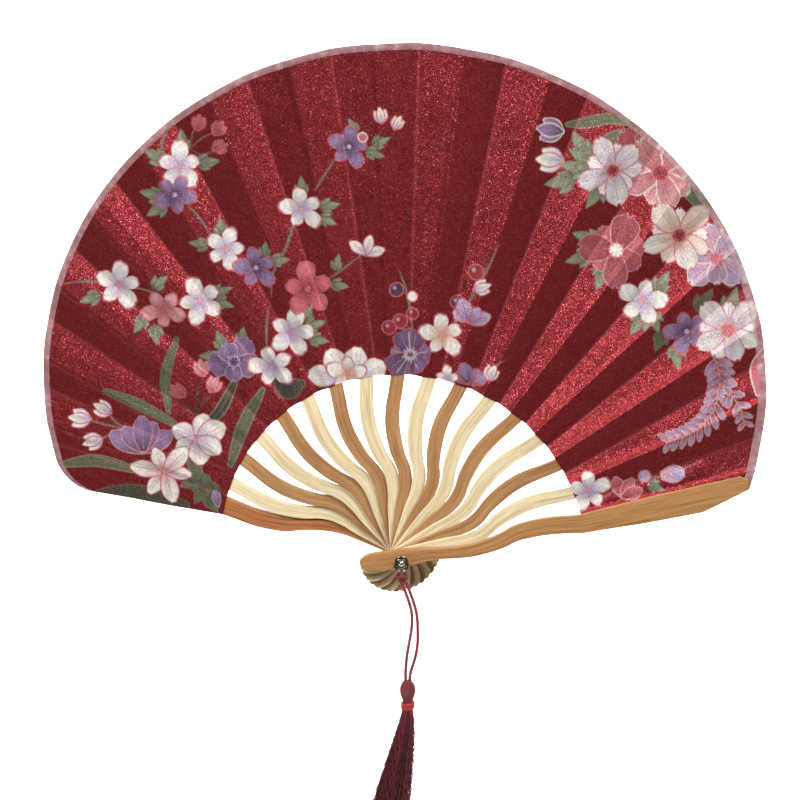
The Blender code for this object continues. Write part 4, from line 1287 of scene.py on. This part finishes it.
# (height, sideways, half width, half depth) down the skirt.
SKIRT = (
    (-0.0628, 0.0026, 0.0021, 0.0021), (-0.0680, 0.0022, 0.0031, 0.0028),
    (-0.0740, 0.0014, 0.0041, 0.0035), (-0.0820, 0.0000, 0.0053, 0.0041),
    (-0.0920, -0.0018, 0.0067, 0.0046), (-0.1030, -0.0037, 0.0079, 0.0050),
    (-0.1180, -0.0052, 0.0087, 0.0053), (-0.1320, -0.0060, 0.0090, 0.0054),
    (-0.1440, -0.0063, 0.0090, 0.0054),
)
SKIRT_TOP, SKIRT_END = -0.0630, -0.1443
SKIRT_FILL = 0.93  # the share of the skirt's width that the strands' middles fill
STRANDS, STRAND_RADIUS = 300, 0.00024
GOLDEN_SHARE = 0.61803399  # of a turn from strand to strand, which spreads them evenly


def cord_line(route, count):
    """Evenly spaced points on the smooth curve through a route."""
    route = np.array(route)
    at = run_along(route)
    s = np.linspace(0, at[-1], count)
    return np.stack([smooth(list(zip(at, route[:, i])), s) for i in range(3)], -1)


def twisted(line, radius, plies, pitch, sides=10):
    """Plies of yarn wound round a line. radius is that of the whole cord."""
    _, side, up = frame_along(line)
    ply = radius * 0.56
    made = []
    for i in range(plies):
        turn = 2 * math.pi * (run_along(line) / pitch + i / plies)
        offset = np.cos(turn)[:, None] * side + np.sin(turn)[:, None] * up
        made.append(tube(line + offset * (radius - ply), ply, sides))
    return made


def add_cords(yarn):
    for name, route in (("cord_left", CORD_LEFT), ("cord_right", CORD_RIGHT)):
        line = cord_line(route, 150)
        points, faces = joined(twisted(line, CORD_RADIUS * PLY_SPREAD, 2, CORD_PITCH))
        made = add_mesh(f"twisted_{name}", points, faces, yarn)
        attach(made, "tassel")
        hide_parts(name)


# Places from the knot's middle: a turn over the wire at its right, and the bar across in front.
KNOT_LOOP = (
    (0.0007, -0.0002, -0.0019), (0.0008, -0.0004, -0.0007), (0.0008, -0.0006, 0.0006),
    (0.0009, -0.0002, 0.0016), (0.0011, 0.0006, 0.0018), (0.0016, 0.0009, 0.0008),
    (0.0019, 0.0006, -0.0004), (0.0018, -0.0002, -0.0009),
)
KNOT_BAR = (
    (-0.0019, 0.0003, -0.0004), (-0.0017, -0.0006, -0.0003), (-0.0008, -0.0012, -0.0001),
    (0.0004, -0.0013, 0.0001), (0.0014, -0.0010, -0.0001), (0.0020, -0.0001, -0.0004),
)


def add_knot(yarn):
    """A lark's head on the ring: two turns over the wire with a bar across them in front."""
    middle = box_middle("cord_knot")
    loops = [[middle + np.array((side * x, y, z)) for x, y, z in KNOT_LOOP] for side in (-1, 1)]
    bar = [middle + np.array(place) for place in KNOT_BAR]
    tubes = []
    for route in (*loops, bar):
        tubes += twisted(cord_line(route, 60), KNOT_CORD_RADIUS, 2, KNOT_PITCH, 9)
    points, faces = joined(tubes)
    made = add_mesh("larks_head_knot", points, faces, yarn)
    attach(made, "tassel")
    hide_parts("cord_knot")


# (height, radius) up the wound head, and round the section of the ribbon below it.
HEAD = (
    (-0.0632, 0.0019), (-0.0597, 0.0020), (-0.0584, 0.0024), (-0.0568, 0.0029), (-0.0550, 0.0032),
    (-0.0532, 0.0029), (-0.0519, 0.0022), (-0.0511, 0.0012),
)
BAND = (
    (-0.0602, 0.0023), (-0.06015, 0.0025), (-0.0604, 0.00275), (-0.0610, 0.00285), (-0.0616, 0.00278),
    (-0.0622, 0.00286), (-0.0627, 0.00282), (-0.0629, 0.0027), (-0.0628, 0.00245), (-0.0622, 0.0023),
    (-0.0610, 0.0022), (-0.0603, 0.0022),
)
HEAD_TURNS = 25


def add_head(winding):
    """The tassel's head: yarn wound round a bead."""
    middle = np.array((TASSEL_X, TASSEL_Y, 0))
    heights = np.linspace(HEAD[-1][0], HEAD[0][0], 700)
    radius = smooth(HEAD, heights) - 0.0002
    turn = np.linspace(0, 2 * math.pi * HEAD_TURNS, len(heights))
    lean = 0.00012 * np.sin(3 * turn)
    line = middle + np.stack([radius * np.cos(turn), radius * np.sin(turn), heights + lean], -1)
    points, faces = joined([tube(line, 0.00030, 8)])
    bead_heights = np.linspace(HEAD[0][0], -0.0512, 22)
    bead = np.stack([bead_heights, np.maximum(smooth(HEAD, bead_heights) - 0.0003, 0.0004)], -1)
    core, core_faces = turned(bead, 28, middle, "Z")
    faces += [f + len(points) for f in core_faces]
    made = add_mesh("wound_head", np.concatenate([points, core]), faces, winding, 60)
    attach(made, "tassel")
    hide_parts("tassel_head")


def add_band(ribbon):
    """The folded ribbon round the tassel's neck, pinched into small pleats."""
    angles = np.linspace(0, 2 * math.pi, 72, endpoint=False)
    height, radius = np.array(BAND).T[:, :, None]
    pinch = 1 + 0.035 * np.sin(angles * 9) + 0.02 * np.sin(angles * 17 + 1)
    slant = 0.00035 * np.cos(angles - 0.6)
    r = radius * (1 + (pinch - 1)[None] * (radius > 0.0024))
    points = np.stack([r * np.cos(angles), r * np.sin(angles), height + slant[None]], -1).reshape(-1, 3)
    points += np.array((TASSEL_X, TASSEL_Y, 0))
    made = add_mesh("ribbon_band", points, [wall(len(BAND), len(angles), True, True)], ribbon, 60)
    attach(made, "tassel")
    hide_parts("tassel_band")


def add_skirt(look):
    """Some hundreds of crimped strands hanging from the band."""
    rng = np.random.default_rng(7)
    heights, shift, half_width, half_depth = np.array(SKIRT)[::-1].T
    tubes, shade = [], []
    for n in range(STRANDS):
        turn = 2 * math.pi * (n * GOLDEN_SHARE)
        out = math.sqrt(0.06 + 0.94 * (n + 0.5) / STRANDS)
        end = SKIRT_END + abs(rng.normal(0, 0.0022)) + 0.0006 * math.sin(turn)
        h = np.linspace(SKIRT_TOP, end, 64)
        share = (h - h[0]) / (end - h[0])
        wide, deep = (smooth(list(zip(heights, v)), h) for v in (half_width, half_depth))
        x = smooth(list(zip(heights, shift)), h) + wide * out * SKIRT_FILL * np.cos(turn)
        y = TASSEL_Y + deep * out * SKIRT_FILL * np.sin(turn)
        phase, pitch = rng.uniform(0, 6.28), rng.uniform(0.0036, 0.0062)
        crimp = 0.00042 * np.clip(share * 6, 0, 1) * rng.uniform(0.6, 1.25)
        run = 2 * math.pi * (h - h[0]) / pitch + phase
        x = x + crimp * np.sin(run) + 0.0009 * share * np.sin(share * 5 + phase)
        y = y + crimp * 0.6 * np.cos(run + 0.7)
        tubes.append(tube(np.stack([x, y, h], -1), STRAND_RADIUS * (1 - 0.25 * share), 5, phase))
        # Random tone per strand, scaled down towards the middle: painted shade on the inner strands, so only
        # outer ones reach the brightest red.
        shade.append(np.full(len(tubes[-1][0]), rng.uniform(0, 1) * (0.35 + 0.65 * out)))
    points, faces = joined(tubes)
    made = add_mesh("strand_skirt", points, faces, look, None, strand=np.concatenate(shade))
    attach(made, "tassel")
    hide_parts("tassel_skirt")


# ---------------------------------------------------------------- the set


def area_light(name, place, target, size, power):
    """A rectangular lamp at a place, turned towards its target."""
    data = bpy.data.lights.new(name, "AREA")
    data.shape = "RECTANGLE"
    data.size, data.size_y = size
    data.energy = power
    made = bpy.data.objects.new(name, data)
    bpy.context.scene.collection.objects.link(made)
    made.location = place
    away = np.array(place, float) - np.array(target, float)
    flat = math.hypot(away[0], away[1])
    made.rotation_euler = (math.atan2(flat, away[2]), 0, math.atan2(away[0], -away[1]))


def backdrop_mesh():
    """A floor that curves up into a wall behind."""
    turn = np.linspace(0, math.pi / 2, 24)
    y = np.concatenate([[-0.5], 3.0 + 2.0 * np.sin(turn), [5.0]])
    z = np.concatenate([[-0.6], 1.4 - 2.0 * np.cos(turn), [6.0]])
    x = np.array([-9.0, 9.0])
    points = np.array([(a, b, c) for b, c in zip(y, z) for a in x])
    i = np.arange(len(y) - 1) * 2
    return points, [np.stack([i, i + 1, i + 3, i + 2], -1)]


def add_set():
    """The backdrop, its light, the lights on the fan and the view."""
    floor_look = Look("pale_floor")
    floor_look.set(Base_Color=(0.90, 0.90, 0.90), Roughness=0.9)
    points, faces = backdrop_mesh()
    floor = add_mesh("backdrop", points, faces, floor_look.made)
    world = bpy.data.worlds.new("studio")
    world.use_nodes = True
    background = world.node_tree.nodes["Background"]
    background.inputs["Color"].default_value = (1.0, 1.0, 1.0, 1.0)
    background.inputs["Strength"].default_value = 0.05
    scene = bpy.context.scene
    scene.world = world
    area_light("key_left", (-0.90, -1.15, 1.15), (0, 0, 0.10), (0.6, 0.4), 34)
    area_light("key_right", (0.75, -1.12, 1.30), (0, 0, 0.10), (0.6, 0.4), 38)
    area_light("front", (0.25, -1.9, 0.60), (0, 0, 0.05), (0.8, 0.8), 3)
    area_light("backdrop_light", (0, 2.4, 2.6), (0, 5.0, 0.0), (7.0, 1.2), 620)
    data = bpy.data.cameras.new("view")
    data.lens, data.sensor_width = 109.8, 36.0
    camera = bpy.data.objects.new("view", data)
    scene.collection.objects.link(camera)
    camera.location = (-0.0006, -0.9695, 0.2978)
    camera.rotation_euler = (math.radians(76.5), 0, 0)
    scene.camera = camera
    scene.view_settings.view_transform = "Standard"


# The blades' kinds: a material's name, its pale, middle and dark colours, and its roughness.
WOODS = {
    "odd": ("pale_bamboo_wood", (0.74, 0.64, 0.43), (0.62, 0.50, 0.30), (0.42, 0.30, 0.15), 0.42),
    "even": ("brown_bamboo_wood", (0.44, 0.26, 0.115), (0.34, 0.17, 0.066), (0.19, 0.08, 0.028), 0.42),
    "rear_guard": ("dark_bamboo_wood", (0.45, 0.19, 0.075), (0.33, 0.12, 0.04), (0.18, 0.05, 0.018), 0.40),
    "front_guard": (
        "golden_bamboo_wood", (0.43, 0.23, 0.09), (0.34, 0.165, 0.056), (0.20, 0.08, 0.028), 0.38
    ),
}


def main():
    add_leaf(silk(), binding_cloth())
    add_blades({kind: bamboo(*wood) for kind, wood in WOODS.items()})
    steel = metal("worn_steel", (0.26, 0.25, 0.22), (0.46, 0.45, 0.42))
    aged = metal("aged_nickel", (0.07, 0.065, 0.05), (0.19, 0.18, 0.15))
    add_rivet(steel, aged)
    add_ring(aged)
    yarn = thread("dark_red_yarn", (0.070, 0.004, 0.006), (0.24, 0.012, 0.014))
    add_cords(yarn)
    add_knot(yarn)
    add_head(thread("wound_maroon_yarn", (0.070, 0.004, 0.007), (0.22, 0.012, 0.016)))
    even = (1.0, 1.0, 1.0)
    add_band(thread("red_satin_ribbon", (0.22, 0.008, 0.010), (0.44, 0.022, 0.024), 0.40, even, 0.2))
    add_skirt(strand_look())
    add_set()


main()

**Short problem**
Write out a verbatim copy of the data, beginning with its first line and ending with the line that contains "return np.stack([smooth(list(zip(at, route[:, i])), s)".

**Final result**
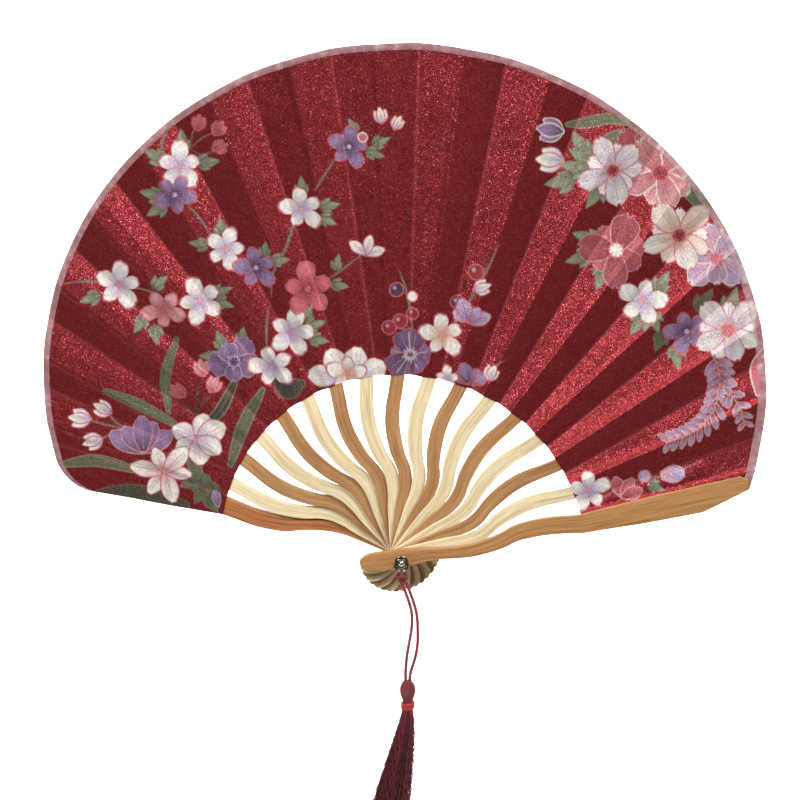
The Blender code for this object continues. Write part 4, from line 1287 of scene.py on. This part finishes it.
# (height, sideways, half width, half depth) down the skirt.
SKIRT = (
    (-0.0628, 0.0026, 0.0021, 0.0021), (-0.0680, 0.0022, 0.0031, 0.0028),
    (-0.0740, 0.0014, 0.0041, 0.0035), (-0.0820, 0.0000, 0.0053, 0.0041),
    (-0.0920, -0.0018, 0.0067, 0.0046), (-0.1030, -0.0037, 0.0079, 0.0050),
    (-0.1180, -0.0052, 0.0087, 0.0053), (-0.1320, -0.0060, 0.0090, 0.0054),
    (-0.1440, -0.0063, 0.0090, 0.0054),
)
SKIRT_TOP, SKIRT_END = -0.0630, -0.1443
SKIRT_FILL = 0.93  # the share of the skirt's width that the strands' middles fill
STRANDS, STRAND_RADIUS = 300, 0.00024
GOLDEN_SHARE = 0.61803399  # of a turn from strand to strand, which spreads them evenly


def cord_line(route, count):
    """Evenly spaced points on the smooth curve through a route."""
    route = np.array(route)
    at = run_along(route)
    s = np.linspace(0, at[-1], count)
    return np.stack([smooth(list(zip(at, route[:, i])), s) for i in range(3)], -1)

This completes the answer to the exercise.